En outre, les rares analyses du système fiscal qui sont faites au Parlement, dans la presse ou par la recherche universitaire actuelle se limitent le plus souvent à des aspects techniques et abordent rarement les questions de principe, en premier lieu les questions de justice fiscale. Il semble que, depuis les grandes controverses qui ont précédé et accompagné la création de l’impôt progressif sur le revenu et des impôts sur l’héritage au début du xxe siècle, on ne soit plus guère intéressé en France à ce qu’on peut appeler la philosophie de l’impôt, c’est-à-dire aux indispensables réflexions de fond sur les principes – moraux, politiques, économiques, sociologiques – qui doivent guider la fiscalité dans les pays libres.

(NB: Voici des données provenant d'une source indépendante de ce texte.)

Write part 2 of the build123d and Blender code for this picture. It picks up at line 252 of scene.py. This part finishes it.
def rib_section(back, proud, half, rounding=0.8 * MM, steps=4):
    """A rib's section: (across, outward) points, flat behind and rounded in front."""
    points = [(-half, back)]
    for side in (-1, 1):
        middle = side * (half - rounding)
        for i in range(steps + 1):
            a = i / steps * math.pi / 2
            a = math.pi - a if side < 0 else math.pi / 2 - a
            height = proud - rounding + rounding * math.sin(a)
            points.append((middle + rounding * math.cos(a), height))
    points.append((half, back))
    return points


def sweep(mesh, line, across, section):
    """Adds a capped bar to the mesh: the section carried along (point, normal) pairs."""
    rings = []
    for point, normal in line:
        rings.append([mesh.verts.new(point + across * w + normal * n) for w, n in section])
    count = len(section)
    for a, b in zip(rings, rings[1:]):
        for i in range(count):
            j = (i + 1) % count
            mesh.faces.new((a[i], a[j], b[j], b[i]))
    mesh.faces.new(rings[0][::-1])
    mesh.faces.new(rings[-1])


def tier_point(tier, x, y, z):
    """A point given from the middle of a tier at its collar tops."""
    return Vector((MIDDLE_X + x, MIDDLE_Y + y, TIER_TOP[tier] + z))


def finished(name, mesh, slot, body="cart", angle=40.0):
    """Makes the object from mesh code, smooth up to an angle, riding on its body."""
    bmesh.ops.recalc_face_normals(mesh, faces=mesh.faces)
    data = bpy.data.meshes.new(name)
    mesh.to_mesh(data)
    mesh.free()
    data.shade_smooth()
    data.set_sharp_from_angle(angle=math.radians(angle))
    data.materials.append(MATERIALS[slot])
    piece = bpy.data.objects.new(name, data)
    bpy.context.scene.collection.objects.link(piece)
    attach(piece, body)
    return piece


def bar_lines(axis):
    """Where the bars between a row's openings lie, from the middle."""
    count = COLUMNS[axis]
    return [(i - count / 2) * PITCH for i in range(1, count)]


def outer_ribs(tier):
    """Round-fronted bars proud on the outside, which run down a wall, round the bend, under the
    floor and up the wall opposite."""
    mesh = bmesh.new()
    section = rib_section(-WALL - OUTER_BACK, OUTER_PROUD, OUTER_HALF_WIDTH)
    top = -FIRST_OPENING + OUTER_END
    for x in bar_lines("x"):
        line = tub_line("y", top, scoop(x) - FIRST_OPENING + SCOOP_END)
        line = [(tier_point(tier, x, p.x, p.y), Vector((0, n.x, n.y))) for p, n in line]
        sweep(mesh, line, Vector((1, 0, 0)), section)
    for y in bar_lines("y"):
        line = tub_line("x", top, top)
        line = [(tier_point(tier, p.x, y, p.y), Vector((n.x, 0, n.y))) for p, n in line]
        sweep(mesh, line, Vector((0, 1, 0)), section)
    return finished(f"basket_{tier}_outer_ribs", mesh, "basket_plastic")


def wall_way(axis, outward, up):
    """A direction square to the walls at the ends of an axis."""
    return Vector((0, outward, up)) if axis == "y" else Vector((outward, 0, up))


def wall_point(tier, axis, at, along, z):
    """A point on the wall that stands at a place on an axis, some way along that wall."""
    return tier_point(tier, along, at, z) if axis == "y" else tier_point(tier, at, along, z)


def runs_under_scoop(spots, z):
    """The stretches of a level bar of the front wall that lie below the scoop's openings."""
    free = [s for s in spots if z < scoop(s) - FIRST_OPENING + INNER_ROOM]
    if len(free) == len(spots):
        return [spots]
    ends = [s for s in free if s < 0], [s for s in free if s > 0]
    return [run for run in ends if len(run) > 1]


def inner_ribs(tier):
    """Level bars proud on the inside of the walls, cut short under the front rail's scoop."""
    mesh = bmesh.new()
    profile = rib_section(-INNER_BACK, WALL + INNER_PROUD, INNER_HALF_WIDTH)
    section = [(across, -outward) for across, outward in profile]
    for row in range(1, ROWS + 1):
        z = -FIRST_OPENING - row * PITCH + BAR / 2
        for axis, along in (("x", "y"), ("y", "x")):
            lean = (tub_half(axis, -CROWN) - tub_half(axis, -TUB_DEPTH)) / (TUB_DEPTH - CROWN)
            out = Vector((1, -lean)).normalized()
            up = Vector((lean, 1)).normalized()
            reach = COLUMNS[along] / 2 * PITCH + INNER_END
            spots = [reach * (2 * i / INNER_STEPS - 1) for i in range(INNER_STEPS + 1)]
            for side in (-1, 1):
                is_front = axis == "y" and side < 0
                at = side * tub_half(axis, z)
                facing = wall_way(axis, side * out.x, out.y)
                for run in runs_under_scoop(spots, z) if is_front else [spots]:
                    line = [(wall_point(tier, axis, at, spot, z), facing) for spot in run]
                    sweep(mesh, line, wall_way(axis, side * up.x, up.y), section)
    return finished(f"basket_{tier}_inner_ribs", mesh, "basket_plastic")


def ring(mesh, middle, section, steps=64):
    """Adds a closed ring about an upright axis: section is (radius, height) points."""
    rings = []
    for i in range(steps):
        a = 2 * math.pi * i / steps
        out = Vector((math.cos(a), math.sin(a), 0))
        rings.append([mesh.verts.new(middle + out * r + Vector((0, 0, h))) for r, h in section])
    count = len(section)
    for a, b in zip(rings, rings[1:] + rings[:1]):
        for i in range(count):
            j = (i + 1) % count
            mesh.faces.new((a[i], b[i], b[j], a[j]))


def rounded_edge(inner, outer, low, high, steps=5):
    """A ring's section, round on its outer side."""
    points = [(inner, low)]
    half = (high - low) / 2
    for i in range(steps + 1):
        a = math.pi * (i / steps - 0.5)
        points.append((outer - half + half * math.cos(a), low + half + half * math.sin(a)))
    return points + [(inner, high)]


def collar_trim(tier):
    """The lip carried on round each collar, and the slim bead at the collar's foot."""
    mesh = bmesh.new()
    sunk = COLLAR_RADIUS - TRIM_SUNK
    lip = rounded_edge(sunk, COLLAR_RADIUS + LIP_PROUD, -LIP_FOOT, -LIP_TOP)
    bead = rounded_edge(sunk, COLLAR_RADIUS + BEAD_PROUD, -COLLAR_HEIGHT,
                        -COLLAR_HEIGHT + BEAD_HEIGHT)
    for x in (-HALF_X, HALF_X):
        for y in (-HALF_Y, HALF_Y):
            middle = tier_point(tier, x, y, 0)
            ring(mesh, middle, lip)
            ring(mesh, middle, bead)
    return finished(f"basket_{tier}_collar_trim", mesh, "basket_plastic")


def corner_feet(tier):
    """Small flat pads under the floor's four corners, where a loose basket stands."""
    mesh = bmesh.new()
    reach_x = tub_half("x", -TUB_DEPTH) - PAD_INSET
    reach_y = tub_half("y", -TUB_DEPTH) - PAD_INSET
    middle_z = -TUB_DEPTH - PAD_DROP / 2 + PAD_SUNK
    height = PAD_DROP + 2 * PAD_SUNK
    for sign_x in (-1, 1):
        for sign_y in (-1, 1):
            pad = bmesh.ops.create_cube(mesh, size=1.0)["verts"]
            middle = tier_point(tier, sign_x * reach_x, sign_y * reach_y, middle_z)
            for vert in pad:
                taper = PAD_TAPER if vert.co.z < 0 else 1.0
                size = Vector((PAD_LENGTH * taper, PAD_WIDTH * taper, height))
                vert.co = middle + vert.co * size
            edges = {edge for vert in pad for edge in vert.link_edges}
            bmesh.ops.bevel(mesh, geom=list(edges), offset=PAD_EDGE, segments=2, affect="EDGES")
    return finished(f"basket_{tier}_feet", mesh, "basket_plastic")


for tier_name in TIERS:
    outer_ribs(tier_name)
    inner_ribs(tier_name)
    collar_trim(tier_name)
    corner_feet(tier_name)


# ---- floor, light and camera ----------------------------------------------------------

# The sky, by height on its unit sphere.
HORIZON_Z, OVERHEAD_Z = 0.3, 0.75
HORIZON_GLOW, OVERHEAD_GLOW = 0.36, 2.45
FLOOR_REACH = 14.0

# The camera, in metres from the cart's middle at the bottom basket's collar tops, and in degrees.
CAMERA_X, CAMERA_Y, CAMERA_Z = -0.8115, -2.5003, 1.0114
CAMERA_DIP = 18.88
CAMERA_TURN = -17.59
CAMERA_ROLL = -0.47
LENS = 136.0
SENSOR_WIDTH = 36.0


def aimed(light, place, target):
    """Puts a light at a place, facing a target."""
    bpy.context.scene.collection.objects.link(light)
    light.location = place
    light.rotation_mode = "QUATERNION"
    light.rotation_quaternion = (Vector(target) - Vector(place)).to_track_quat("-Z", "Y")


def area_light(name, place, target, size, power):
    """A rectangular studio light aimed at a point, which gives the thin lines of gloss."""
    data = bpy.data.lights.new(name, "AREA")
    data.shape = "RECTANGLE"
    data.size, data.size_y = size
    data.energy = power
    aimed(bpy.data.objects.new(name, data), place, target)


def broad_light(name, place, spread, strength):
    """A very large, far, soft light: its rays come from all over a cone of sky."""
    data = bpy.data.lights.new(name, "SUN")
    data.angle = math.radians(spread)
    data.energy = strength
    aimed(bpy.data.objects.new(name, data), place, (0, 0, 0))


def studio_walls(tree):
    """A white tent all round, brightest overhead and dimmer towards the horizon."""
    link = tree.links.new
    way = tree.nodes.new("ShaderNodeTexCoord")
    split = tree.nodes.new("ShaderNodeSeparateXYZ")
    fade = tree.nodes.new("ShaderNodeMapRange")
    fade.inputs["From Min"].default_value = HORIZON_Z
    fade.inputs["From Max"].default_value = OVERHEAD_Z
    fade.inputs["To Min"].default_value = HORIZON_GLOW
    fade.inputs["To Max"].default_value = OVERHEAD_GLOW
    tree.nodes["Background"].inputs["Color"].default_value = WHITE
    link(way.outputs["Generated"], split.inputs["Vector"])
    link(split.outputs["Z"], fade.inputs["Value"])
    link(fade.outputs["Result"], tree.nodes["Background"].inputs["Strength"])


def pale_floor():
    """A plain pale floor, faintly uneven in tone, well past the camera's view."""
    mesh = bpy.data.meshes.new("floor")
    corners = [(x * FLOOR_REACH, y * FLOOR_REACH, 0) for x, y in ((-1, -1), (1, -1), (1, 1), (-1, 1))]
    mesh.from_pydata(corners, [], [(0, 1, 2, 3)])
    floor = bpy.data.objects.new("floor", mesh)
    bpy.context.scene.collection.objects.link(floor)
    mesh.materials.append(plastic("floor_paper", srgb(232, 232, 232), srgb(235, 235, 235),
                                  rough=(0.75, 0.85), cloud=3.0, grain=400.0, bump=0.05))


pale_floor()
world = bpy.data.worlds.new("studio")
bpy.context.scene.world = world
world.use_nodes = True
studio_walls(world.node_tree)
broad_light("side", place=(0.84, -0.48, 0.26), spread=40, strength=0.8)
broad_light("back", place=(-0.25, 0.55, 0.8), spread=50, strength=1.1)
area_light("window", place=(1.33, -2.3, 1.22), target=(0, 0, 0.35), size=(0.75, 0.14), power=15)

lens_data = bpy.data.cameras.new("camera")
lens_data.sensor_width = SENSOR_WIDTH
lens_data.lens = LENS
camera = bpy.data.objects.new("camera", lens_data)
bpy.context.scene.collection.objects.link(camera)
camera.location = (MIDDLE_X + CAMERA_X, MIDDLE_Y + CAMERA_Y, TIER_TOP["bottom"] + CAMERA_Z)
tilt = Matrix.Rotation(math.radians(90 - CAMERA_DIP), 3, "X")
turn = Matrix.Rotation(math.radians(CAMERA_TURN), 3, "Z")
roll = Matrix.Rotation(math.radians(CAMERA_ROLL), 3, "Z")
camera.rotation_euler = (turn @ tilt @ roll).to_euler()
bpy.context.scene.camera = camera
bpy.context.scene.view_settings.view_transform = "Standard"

La présente crise budgétaire est peut-être une occasion de reprendre le fil de ces réflexions. Il faut poser à nouveau la question des fonctions essentielles de l’impôt. Il faut mettre à nu les présupposés philosophiques des choix faits à cet égard par chacune des grandes familles politiques, en France et ailleurs. Il faut aussi étudier l’histoire de l’impôt, en remontant au moins jusqu’au début du xxe siècle, afin de comprendre quand et selon quels principes idéologiques chacun des impôts actuels a pris forme. Il convient enfin d’examiner à nouveaux frais la question de la légitimité ou de l’illégitimité des dépenses de l’État, des collectivités publiques et des organismes sociaux. L’actuelle structure dépenses-recettes, le taux global des prélèvements, servent-ils l’intérêt général ou s’expliquent-ils par le seul « marché politique » ?
Le Séminaire réunira – avec en vue, au terme de deux ou trois ans, une importante publication sur le sujet – des universitaires et des experts qui réfléchiront notamment sur les points suivants :
- Les fonctions légitimes et illégitimes de l’impôt.

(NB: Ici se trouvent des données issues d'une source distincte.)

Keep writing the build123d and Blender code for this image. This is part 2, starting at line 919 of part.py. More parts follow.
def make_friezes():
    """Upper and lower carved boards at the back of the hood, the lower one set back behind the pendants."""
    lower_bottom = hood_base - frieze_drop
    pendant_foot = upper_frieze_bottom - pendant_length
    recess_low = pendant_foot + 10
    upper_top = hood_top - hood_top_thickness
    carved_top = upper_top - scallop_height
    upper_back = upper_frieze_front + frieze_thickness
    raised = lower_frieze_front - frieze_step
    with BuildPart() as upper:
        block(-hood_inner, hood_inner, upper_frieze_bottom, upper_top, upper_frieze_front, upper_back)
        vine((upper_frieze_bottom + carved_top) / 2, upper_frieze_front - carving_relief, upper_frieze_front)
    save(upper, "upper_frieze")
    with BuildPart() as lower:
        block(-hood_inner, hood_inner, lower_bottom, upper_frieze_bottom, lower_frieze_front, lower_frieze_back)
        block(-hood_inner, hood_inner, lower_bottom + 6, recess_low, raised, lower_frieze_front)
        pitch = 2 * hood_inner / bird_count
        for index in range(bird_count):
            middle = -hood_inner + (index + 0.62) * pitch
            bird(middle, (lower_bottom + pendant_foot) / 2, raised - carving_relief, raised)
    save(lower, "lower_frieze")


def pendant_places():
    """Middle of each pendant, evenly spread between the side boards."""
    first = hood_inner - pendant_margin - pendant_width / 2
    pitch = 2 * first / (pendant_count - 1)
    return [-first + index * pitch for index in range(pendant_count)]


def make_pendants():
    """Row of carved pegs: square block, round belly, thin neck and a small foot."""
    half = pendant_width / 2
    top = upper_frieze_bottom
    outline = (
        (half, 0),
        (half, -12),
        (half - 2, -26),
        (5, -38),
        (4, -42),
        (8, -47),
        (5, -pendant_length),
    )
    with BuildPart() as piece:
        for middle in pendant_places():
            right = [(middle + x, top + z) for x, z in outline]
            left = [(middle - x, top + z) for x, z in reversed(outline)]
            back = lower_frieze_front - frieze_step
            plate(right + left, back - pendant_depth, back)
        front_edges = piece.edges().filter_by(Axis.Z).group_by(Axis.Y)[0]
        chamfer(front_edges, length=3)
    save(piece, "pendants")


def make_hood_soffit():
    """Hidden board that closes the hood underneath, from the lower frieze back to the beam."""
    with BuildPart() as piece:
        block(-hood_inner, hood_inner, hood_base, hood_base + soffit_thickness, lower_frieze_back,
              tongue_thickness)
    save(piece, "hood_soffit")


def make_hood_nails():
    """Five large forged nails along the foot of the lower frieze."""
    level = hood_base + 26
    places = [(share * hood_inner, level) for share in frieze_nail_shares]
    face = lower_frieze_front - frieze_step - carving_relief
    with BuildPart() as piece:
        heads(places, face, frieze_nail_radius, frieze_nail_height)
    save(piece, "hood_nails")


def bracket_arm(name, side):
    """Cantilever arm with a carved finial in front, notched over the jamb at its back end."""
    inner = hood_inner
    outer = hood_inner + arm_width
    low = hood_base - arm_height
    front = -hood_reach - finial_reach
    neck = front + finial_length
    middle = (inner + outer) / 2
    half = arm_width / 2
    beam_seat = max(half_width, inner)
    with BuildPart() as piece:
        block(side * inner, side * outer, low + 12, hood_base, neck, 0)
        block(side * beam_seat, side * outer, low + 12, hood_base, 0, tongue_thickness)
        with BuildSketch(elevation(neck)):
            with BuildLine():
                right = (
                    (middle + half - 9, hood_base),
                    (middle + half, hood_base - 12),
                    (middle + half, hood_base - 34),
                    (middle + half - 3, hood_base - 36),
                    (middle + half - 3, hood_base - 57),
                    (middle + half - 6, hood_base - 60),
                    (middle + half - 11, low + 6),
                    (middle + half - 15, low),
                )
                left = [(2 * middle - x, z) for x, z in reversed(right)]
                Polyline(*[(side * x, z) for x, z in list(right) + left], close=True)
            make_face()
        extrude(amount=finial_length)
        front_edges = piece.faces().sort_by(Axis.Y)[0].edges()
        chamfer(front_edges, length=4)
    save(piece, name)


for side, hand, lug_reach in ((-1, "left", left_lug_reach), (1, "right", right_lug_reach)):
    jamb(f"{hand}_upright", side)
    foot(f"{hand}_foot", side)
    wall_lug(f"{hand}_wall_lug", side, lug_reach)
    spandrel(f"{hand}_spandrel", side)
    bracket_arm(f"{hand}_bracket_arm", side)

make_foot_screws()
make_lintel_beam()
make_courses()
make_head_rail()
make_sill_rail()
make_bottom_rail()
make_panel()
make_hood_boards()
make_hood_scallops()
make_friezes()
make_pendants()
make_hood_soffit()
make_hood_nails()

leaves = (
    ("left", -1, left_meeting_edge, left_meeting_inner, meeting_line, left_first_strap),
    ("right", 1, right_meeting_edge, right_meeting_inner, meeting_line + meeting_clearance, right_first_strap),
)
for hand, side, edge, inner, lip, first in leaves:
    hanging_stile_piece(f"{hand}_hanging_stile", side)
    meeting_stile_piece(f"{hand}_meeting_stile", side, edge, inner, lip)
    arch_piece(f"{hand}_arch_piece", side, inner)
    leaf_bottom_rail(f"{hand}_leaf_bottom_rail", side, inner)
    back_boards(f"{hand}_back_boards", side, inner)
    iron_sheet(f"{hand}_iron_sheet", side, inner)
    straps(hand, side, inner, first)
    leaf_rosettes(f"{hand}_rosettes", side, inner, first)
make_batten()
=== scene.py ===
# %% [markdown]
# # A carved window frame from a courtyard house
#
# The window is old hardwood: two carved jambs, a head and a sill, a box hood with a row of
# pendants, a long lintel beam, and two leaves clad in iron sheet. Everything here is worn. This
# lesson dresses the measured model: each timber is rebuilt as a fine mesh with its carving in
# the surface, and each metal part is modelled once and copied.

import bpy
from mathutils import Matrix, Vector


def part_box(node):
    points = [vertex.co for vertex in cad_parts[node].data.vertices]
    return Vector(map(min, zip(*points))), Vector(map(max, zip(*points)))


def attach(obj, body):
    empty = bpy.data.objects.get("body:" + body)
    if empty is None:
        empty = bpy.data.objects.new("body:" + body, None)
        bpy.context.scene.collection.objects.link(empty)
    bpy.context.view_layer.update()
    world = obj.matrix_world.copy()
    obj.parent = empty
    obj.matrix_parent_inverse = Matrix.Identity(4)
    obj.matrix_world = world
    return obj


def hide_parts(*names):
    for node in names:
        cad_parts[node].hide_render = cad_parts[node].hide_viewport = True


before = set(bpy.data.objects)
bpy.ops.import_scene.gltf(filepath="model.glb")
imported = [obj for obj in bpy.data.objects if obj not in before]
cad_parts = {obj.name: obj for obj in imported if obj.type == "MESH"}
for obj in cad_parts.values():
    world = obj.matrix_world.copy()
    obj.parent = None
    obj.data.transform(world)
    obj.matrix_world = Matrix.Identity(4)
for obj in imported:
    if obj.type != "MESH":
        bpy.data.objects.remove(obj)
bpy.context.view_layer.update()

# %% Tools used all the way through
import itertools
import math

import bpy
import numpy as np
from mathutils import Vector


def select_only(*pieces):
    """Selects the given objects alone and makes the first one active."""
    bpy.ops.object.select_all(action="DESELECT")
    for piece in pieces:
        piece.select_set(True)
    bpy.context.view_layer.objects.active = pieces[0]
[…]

- État actuel des impôts et dépenses publiques en France.
- Histoire de l’impôt en Europe et en Amérique depuis le début du xxe siècle.
- Histoire et doctrine des prélèvements sociaux, nouvelle forme de fiscalité.
- Comparaisons internationales.
- Impôt et justice.
- Impôts et économie.
- La question controversée de l’héritage : droit naturel ou obstacle à l’« égalité des chances » ?
- Le fisc, ses méthodes. Les privilèges de l’administration fiscale en France. Agit-elle toujours dans le cadre de l’État de droit ?
- Qui fait, en France, la doctrine de l’impôt ? Le Parlement, le gouvernement, les hauts fonctionnaires de Bercy ? Le Syndicat unifié des impôts ? Des centres universitaires ? D’autres cénacles ? Ou personne ?
Programme
des CINQ premières séances
1. Mardi 1er mars (17h-19h)
Philippe Nemo (CREPHE, ESCP Europe)
« Présentation du Séminaire. Les trois grandes conceptions de l’impôt »
2. Mardi 15 mars (17h-19h)
Olivier Bertaux (Fiscaliste d’entreprise, éditorialiste au Cri du Contribuable, auteur du livre Au nom du fisc. Enquête au pays de l’impôt)
« La structure actuelle des impôts français. Qui paie quoi à qui ? »
3. Mardi 29 mars (17h-19h)
Pascal Salin (Université Paris-Dauphine)
« L’impôt peut-il être juste ? »
4. Mardi 12 avril (17h-19h)
Olivier Meuwly (Université de Genève)
« Les principes de justice fiscale en Suisse »
5. Mardi 26 avril (17h-19h)
Jean-Marc Daniel (ESCP Europe)
« Impôt punitif ou impôt solidaire ? »
NB. Il y aura deux autres séances en mai, puis le Séminaire reprendra en octobre.
Modalités pratiques
Le Séminaire a lieu en principe les mardis, tous les quinze jours, de mars à mai 2011. Il consiste en séances de 2h (1h exposé, 1h discussion), de 17h à 19h, à l’ESCP Europe.
Il est ouvert sur inscription jusqu’à la veille de chaque séance (merci de communiquer vos noms, qualités, e-mails à lradut-gaghi@escpeurope.eu), aux chercheurs, étudiants, professionnels et personnes intéressées.
Lieu : ESCP Europe, 79 Avenue de la République, Paris 11e. Salle affichée à l’entrée.